Not all the books agree; in general, we tried to take the advice in the intersection of the books that didn’t have any direct contradictions. But there are a few areas where the books disagree.

  • Handling Scary Stuff: Does a treat during a scary/stressed moment reinforce the scary/stressed moment or make the dog feel more comfortable with the scary thing? The monks are clear that giving a dog reassurance during a scary event reinforces their whimpering, crying, or retreating behavior. Other books didn’t say explicitly one way or another, but another inference to draw is that giving a treat would cause a positive reinforcement with the event rather than with the dog’s action.
  • Using Force: Should we use physical punishments at all or not?
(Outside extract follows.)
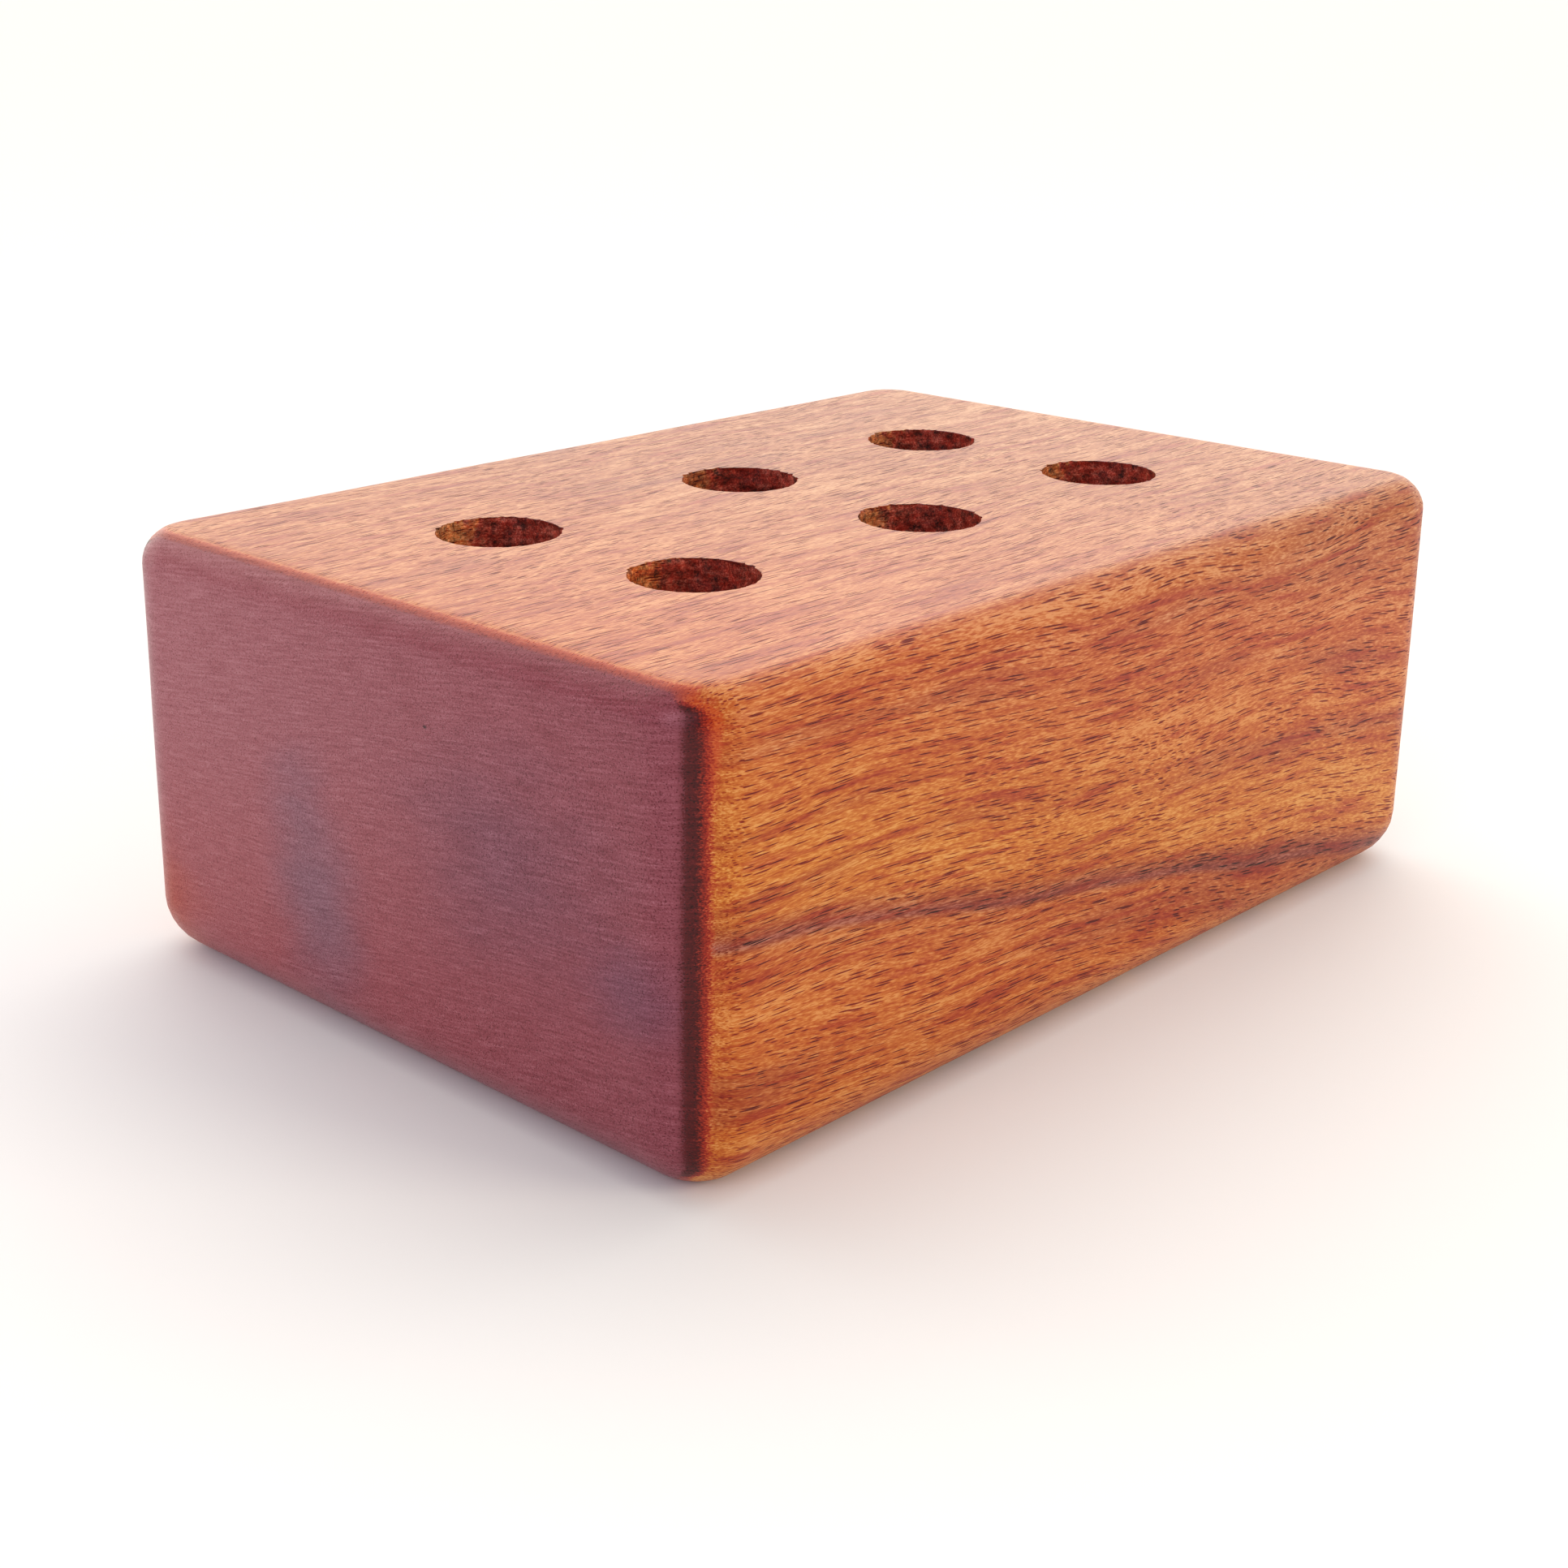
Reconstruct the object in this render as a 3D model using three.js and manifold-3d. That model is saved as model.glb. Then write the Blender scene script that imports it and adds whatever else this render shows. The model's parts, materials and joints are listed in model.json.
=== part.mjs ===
// Tool storage caddy: one block of oiled hardwood with six blind holes that tool handles stand in.
// Millimetres, +Z up. The origin is the centre of the underside, +X runs along the grain and the
// long side, and +Y across the width.
import * as THREE from "three";
import { mergeVertices } from "three/addons/utils/BufferGeometryUtils.js";
import Module from "manifold-3d";

const wasm = await Module();
wasm.setup();

// The block, planed square, then rounded over.
const length = 120;
const width = 83;
const height = 45.5;
const uprightRadius = 6.5; // the four standing corners
const topRadius = 3.5; // round-over around the top face
const bottomRadius = 6; // the wider round-over around the underside

// The holes: two rows of three, drilled by eye, so that the grid is a little off the block's centre.
const holeDiameter = 12.5;
const holeDepth = 35;
const holeColumns = [-33, 1, 32.5]; // X of each pair
const holeRows = [12.4, -13.3]; // Y of the back row and the front row
const firstPairSkew = 0.95; // the first pair stands this much askew, back hole out and front hole in
const mouthEase = 0.3; // the sanded edge of each mouth
const spurDepth = 2.5; // the pit that the drill's centre point leaves in the floor
const spurRadius = 1.6;

// How finely the curves are cut.
const cornerSegments = 10;
const roundOverSegments = 6;
const holeSegments = 48;
const overrun = 2; // how far a cutter runs past the face that it cuts

// A geometry whose faces close on themselves, as a solid that can be joined and cut.
function solidOf(geometry) {
  const bare = geometry.clone();
  bare.deleteAttribute("normal");
  bare.deleteAttribute("uv");
  const merged = mergeVertices(bare);
  return new wasm.Manifold(
    new wasm.Mesh({
      numProp: 3,
      vertProperties: new Float32Array(merged.attributes.position.array),
      triVerts: new Uint32Array(merged.index.array),
    }),
  );
}

// A solid, as a geometry that three.js can draw.
function geometryOf(solid) {
  const { vertProperties, triVerts } = solid.getMesh();
  const geometry = new THREE.BufferGeometry();
  geometry.setAttribute("position", new THREE.BufferAttribute(vertProperties, 3));
  geometry.setIndex(new THREE.BufferAttribute(triVerts, 1));
  geometry.computeVertexNormals();
  return geometry;
}

// The block seen from above: a rectangle with its four corners rounded.
function blockOutline() {
  const x = length / 2 - uprightRadius;
  const y = width / 2 - uprightRadius;
  const quarter = Math.PI / 2;
  const outline = new THREE.Shape();
  outline.absarc(x, y, uprightRadius, 0, quarter);
  outline.absarc(-x, y, uprightRadius, quarter, 2 * quarter);
  outline.absarc(-x, -y, uprightRadius, 2 * quarter, 3 * quarter);
  outline.absarc(x, -y, uprightRadius, 3 * quarter, 4 * quarter);
  outline.closePath();
  return outline;
}

// The outline as a bar from z = low to z = high, with both ends rounded over by the same radius.
function roundedBar(low, high, radius) {
  const bar = new THREE.ExtrudeGeometry(blockOutline(), {
    depth: high - low - 2 * radius,
    curveSegments: cornerSegments,
    bevelEnabled: true,
    bevelThickness: radius,
    bevelSize: radius,
    bevelOffset: -radius,
    bevelSegments: roundOverSegments,
  });
  bar.translate(0, 0, low + radius);
  return solidOf(bar);
}

// The top and the underside have different round-overs, so the block is what two bars share:
// one ends at the top face and runs on below, and the other ends at the underside and runs on above.
function blankBlock() {
  const upper = roundedBar(-topRadius - overrun, height, topRadius);
  const lower = roundedBar(0, height + bottomRadius + overrun, bottomRadius);
  return upper.intersect(lower);
}

// What the drill and the sandpaper take out for one hole, standing on the hole's own floor.
function holeCutter() {
  const radius = holeDiameter / 2;
  const profile = [
    [0, -spurDepth],
    [spurRadius, 0],
    [radius, 0],
    [radius, holeDepth - mouthEase],
    [radius + mouthEase + overrun, holeDepth + overrun],
    [0, holeDepth + overrun],
  ].map(([x, y]) => new THREE.Vector2(x, y));
  return new THREE.LatheGeometry(profile, holeSegments).rotateX(Math.PI / 2);
}

function holeCentres() {
  return holeColumns.flatMap((x, column) => {
    const skew = column === 0 ? firstPairSkew : 0;
    return holeRows.map((y) => new THREE.Vector3(x - Math.sign(y) * skew, y, height - holeDepth));
  });
}

function drilledBlock() {
  return holeCentres().reduce((block, centre) => {
    const cutter = holeCutter().translate(centre.x, centre.y, centre.z);
    return block.subtract(solidOf(cutter));
  }, blankBlock());
}

const oiledWood = new THREE.MeshStandardMaterial({
  color: 0xb06a45,
  roughness: 0.55,
  metalness: 0,
});

const block = new THREE.Mesh(geometryOf(drilledBlock()), oiledWood);
block.name = "block";

const caddy = new THREE.Group();
caddy.add(block);

export default caddy;
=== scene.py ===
# Tool storage caddy: one block of oiled sapele, sanded round by hand, with six drilled holes.
# Metres, +Z up, +X along the grain, origin at the centre of the underside.
import json
import math

import bmesh
import bpy
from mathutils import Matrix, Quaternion, Vector, noise


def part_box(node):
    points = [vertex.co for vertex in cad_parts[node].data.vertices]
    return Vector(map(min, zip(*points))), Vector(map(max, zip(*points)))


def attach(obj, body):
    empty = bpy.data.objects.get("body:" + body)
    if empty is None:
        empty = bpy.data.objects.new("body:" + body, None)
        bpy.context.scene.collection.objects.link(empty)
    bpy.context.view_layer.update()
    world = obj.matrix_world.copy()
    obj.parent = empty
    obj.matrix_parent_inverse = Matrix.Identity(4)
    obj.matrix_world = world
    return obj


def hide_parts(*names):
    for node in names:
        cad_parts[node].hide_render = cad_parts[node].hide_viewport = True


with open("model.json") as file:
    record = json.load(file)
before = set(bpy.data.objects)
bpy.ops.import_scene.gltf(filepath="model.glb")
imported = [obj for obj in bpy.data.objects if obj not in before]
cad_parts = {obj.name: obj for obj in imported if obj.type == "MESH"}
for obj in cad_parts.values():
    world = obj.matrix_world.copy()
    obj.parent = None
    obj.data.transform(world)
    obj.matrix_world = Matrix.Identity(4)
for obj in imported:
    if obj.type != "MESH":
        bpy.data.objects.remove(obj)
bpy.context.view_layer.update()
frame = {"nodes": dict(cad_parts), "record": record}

mm = 0.001
samePlace = 1e-6  # m, closer than this counts as the same place
scene = bpy.context.scene
scene.view_settings.view_transform = "Standard"
print("frame loaded:", ", ".join(sorted(frame["nodes"])))

blockShape = {
    "cornerRadius": 6.5,  # mm, the four standing corners
    "topRadius": 3.5,  # round-over of the top
    "footRadius": 6.0,  # wider round-over of the underside
    "cornerSegments": 10,
    "roundSegments": 8,
    "meshSpacing": 0.95,  # between the mesh lines on the flat faces
    "holeCell": 18.0,  # square of the top face that each hole is bridged to
    "cellOffset": 1.5,  # a hole is never further than this from the middle of its cell
    "sandingDepth": 0.10,  # hollows that hand sanding leaves in the faces
    "sandingLength": 24.0,
    "sandingPlace": (7.3, 1.1, 4.9),  # shifts where they fall
    "edgeWander": 0.22,  # how much deeper it goes on the round-overs
    "footBlend": 4.0,  # height over which the sanding begins, so that the underside stays flat
}

holeShape = {
    "radius": 6.25,  # mm
    "spurRadius": 1.6,  # pit of the drill's centre point
    "spurDepth": 2.5,
    "openingGap": 0.2,  # the frame's openings end this far above the floors
    "mouthBand": 7.0,  # the part of the walls that has the finest mesh
    "bandSpacing": 0.30,
    "wallSpacing": 1.2,
    "floorSpacing": 0.9,
    "lips": (0.5, 1.2),  # mesh rings on the top face round the mouth
    "mouthEase": 0.08,  # sanded edge of the mouth
    "chipDepth": 0.34,  # tear-out along the mouth
    "tornDepth": 0.55,  # fibres torn out where the drill cut against the grain
    "furrowDepth": 0.18,  # fibres pulled along where it cut with the grain
    "lipHeight": 0.6,  # the chips give way to the torn wall over this height
    "tearReach": (4.375, 6.65),  # what the tearing moves, by its distance from the middle
    "tornTurn": 0.8,  # how far the torn quarters turn away from the ends of the grain
    # unevenness for each mm along the grain, across it and up
    "chipsPerMm": (1.3, 1.9, 0),
    "bundlesPerMm": (0.5, 1.2, 1.2),
    "flecksPerMm": (1, 2.6, 2.6),
    "furrowsPerMm": (0.3, 0.3, 2.0),
}


def smoothStep(low, high, value):
    t = min(max((value - low) / (high - low), 0), 1)
    return t * t * (3 - 2 * t)


def unevenness(place, perMm, shift=(0, 0, 0)):
    # smooth noise, from 0 to 1
    spread = Vector([p * each for p, each in zip(place, perMm)])
    return 0.5 + 0.5 * noise.noise(spread + Vector(shift))


def roundEdges(bm, edges, radius, segments):
    return bmesh.ops.bevel(bm, geom=edges, offset=radius * mm, offset_type="OFFSET", affect="EDGES",
                           segments=segments, profile=0.5, material=-1, clamp_overlap=True)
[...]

Was holding Ada’s mouth shut as feedback on the “no-biting” rule a mistake? Sometimes you just do need to restrain a dog. How should that be done so the dog doesn’t end up afraid of you? These are touchy topics and a frank treatment of them would be useful; a sort of “How and When to Physically Coerce Your Dog.”
  • Pack Theory: Do dogs actually understand pack ordering? Dunbar and Donaldson say no; the monks and McConnell say yes. It seems like Dunbar and Donaldson have slightly more recent research cited, but citations in general are a little thin across the board, and I haven’t done a deep literature search, or figure out if recent means good in this context.

Some Conclusions

If I were to recommend books to a new dog owner, I’d recommend After You Get Your Puppy and The Culture Clash. For non-dog-owners, I’d recommend The Other End of the Leash and The Culture Clash.

If you really like reading and have a dog, I’d read them all, though it might be worth skipping Cesar Millan’s book, I really don’t think it added much beyond what was covered in the others.